══ Dataset section

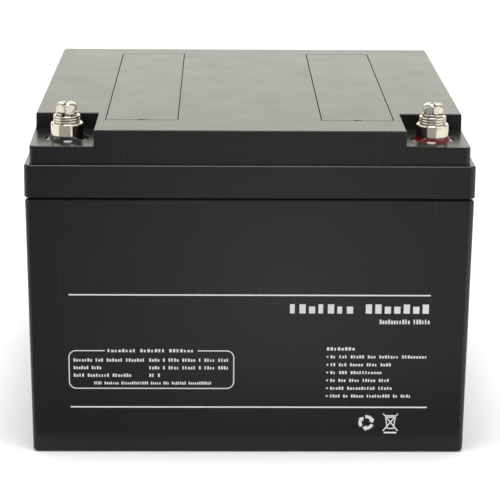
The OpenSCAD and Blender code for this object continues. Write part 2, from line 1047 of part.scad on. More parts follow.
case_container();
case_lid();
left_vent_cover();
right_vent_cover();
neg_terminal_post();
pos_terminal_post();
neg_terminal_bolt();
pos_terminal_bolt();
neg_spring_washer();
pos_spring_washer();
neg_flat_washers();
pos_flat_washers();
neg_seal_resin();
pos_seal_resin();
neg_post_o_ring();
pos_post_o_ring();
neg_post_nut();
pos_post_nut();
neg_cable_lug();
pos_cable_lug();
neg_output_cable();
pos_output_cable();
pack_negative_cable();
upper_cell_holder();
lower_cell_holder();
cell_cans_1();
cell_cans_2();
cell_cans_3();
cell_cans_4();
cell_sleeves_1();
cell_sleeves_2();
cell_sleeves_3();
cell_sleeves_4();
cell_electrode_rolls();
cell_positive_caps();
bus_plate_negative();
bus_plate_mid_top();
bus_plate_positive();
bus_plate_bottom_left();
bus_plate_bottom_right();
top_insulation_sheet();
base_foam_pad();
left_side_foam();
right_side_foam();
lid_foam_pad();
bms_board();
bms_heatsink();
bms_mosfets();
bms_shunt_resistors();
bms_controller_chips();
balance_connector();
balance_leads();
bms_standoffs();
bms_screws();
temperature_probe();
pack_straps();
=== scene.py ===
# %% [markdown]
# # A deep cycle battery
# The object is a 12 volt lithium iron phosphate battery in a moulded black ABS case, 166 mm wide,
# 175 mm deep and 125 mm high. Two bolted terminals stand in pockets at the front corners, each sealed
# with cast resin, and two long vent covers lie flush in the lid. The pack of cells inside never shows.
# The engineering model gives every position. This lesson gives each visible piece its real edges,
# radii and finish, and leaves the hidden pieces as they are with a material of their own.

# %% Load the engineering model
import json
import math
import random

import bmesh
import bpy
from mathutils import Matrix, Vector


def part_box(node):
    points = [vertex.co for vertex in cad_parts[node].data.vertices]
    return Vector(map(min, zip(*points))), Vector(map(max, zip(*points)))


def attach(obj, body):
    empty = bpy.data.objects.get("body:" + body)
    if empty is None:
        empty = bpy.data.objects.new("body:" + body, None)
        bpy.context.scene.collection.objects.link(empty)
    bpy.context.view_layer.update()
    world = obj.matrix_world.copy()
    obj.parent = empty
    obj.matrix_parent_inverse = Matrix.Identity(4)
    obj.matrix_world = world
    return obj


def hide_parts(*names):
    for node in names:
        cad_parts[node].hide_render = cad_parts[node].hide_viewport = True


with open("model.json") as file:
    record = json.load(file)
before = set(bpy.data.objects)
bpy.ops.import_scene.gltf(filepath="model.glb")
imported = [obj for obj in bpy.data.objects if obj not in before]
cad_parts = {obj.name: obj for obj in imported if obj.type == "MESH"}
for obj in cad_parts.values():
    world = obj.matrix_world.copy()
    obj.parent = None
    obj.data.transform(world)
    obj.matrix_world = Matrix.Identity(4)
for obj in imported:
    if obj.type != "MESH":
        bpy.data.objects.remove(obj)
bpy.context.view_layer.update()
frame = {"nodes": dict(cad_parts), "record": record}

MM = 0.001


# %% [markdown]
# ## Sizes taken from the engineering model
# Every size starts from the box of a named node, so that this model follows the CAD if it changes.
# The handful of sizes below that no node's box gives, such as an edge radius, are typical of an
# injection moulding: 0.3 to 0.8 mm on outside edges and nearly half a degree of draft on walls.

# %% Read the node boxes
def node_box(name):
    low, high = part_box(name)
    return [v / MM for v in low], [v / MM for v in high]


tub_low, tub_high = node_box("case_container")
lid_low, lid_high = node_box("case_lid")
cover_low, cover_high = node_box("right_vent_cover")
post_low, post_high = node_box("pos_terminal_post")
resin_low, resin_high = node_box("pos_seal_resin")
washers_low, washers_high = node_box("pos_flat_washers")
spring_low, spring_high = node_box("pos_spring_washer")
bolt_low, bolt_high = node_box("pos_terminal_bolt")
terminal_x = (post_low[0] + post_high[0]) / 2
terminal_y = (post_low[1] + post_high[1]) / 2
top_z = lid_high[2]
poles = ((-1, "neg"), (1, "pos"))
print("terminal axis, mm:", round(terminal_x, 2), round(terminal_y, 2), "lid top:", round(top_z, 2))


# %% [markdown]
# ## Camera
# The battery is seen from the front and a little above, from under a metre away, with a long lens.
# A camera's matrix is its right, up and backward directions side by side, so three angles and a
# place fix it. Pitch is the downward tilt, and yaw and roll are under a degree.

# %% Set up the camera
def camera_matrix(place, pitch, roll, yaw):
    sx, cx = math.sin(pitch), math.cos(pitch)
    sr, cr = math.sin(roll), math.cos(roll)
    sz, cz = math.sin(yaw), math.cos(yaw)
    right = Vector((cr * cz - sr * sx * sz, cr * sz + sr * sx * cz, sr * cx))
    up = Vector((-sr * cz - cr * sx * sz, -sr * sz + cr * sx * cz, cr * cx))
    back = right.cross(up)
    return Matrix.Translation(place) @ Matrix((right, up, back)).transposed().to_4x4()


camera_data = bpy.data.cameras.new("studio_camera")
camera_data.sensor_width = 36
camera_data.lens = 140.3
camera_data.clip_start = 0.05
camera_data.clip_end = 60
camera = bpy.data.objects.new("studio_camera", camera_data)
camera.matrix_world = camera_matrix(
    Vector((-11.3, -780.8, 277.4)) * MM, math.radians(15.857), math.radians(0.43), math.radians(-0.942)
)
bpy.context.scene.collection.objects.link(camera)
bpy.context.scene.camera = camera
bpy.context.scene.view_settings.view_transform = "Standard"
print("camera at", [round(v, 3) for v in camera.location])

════

Description of the task: Return nothing but the lines from the first line of the listing through the line with "pack_straps();", please, keeping every one of them unchanged.

Result of the exercise:
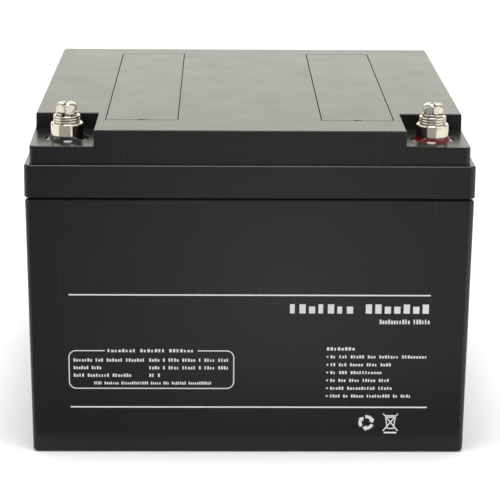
The OpenSCAD and Blender code for this object continues. Write part 2, from line 1047 of part.scad on. More parts follow.
case_container();
case_lid();
left_vent_cover();
right_vent_cover();
neg_terminal_post();
pos_terminal_post();
neg_terminal_bolt();
pos_terminal_bolt();
neg_spring_washer();
pos_spring_washer();
neg_flat_washers();
pos_flat_washers();
neg_seal_resin();
pos_seal_resin();
neg_post_o_ring();
pos_post_o_ring();
neg_post_nut();
pos_post_nut();
neg_cable_lug();
pos_cable_lug();
neg_output_cable();
pos_output_cable();
pack_negative_cable();
upper_cell_holder();
lower_cell_holder();
cell_cans_1();
cell_cans_2();
cell_cans_3();
cell_cans_4();
cell_sleeves_1();
cell_sleeves_2();
cell_sleeves_3();
cell_sleeves_4();
cell_electrode_rolls();
cell_positive_caps();
bus_plate_negative();
bus_plate_mid_top();
bus_plate_positive();
bus_plate_bottom_left();
bus_plate_bottom_right();
top_insulation_sheet();
base_foam_pad();
left_side_foam();
right_side_foam();
lid_foam_pad();
bms_board();
bms_heatsink();
bms_mosfets();
bms_shunt_resistors();
bms_controller_chips();
balance_connector();
balance_leads();
bms_standoffs();
bms_screws();
temperature_probe();
pack_straps();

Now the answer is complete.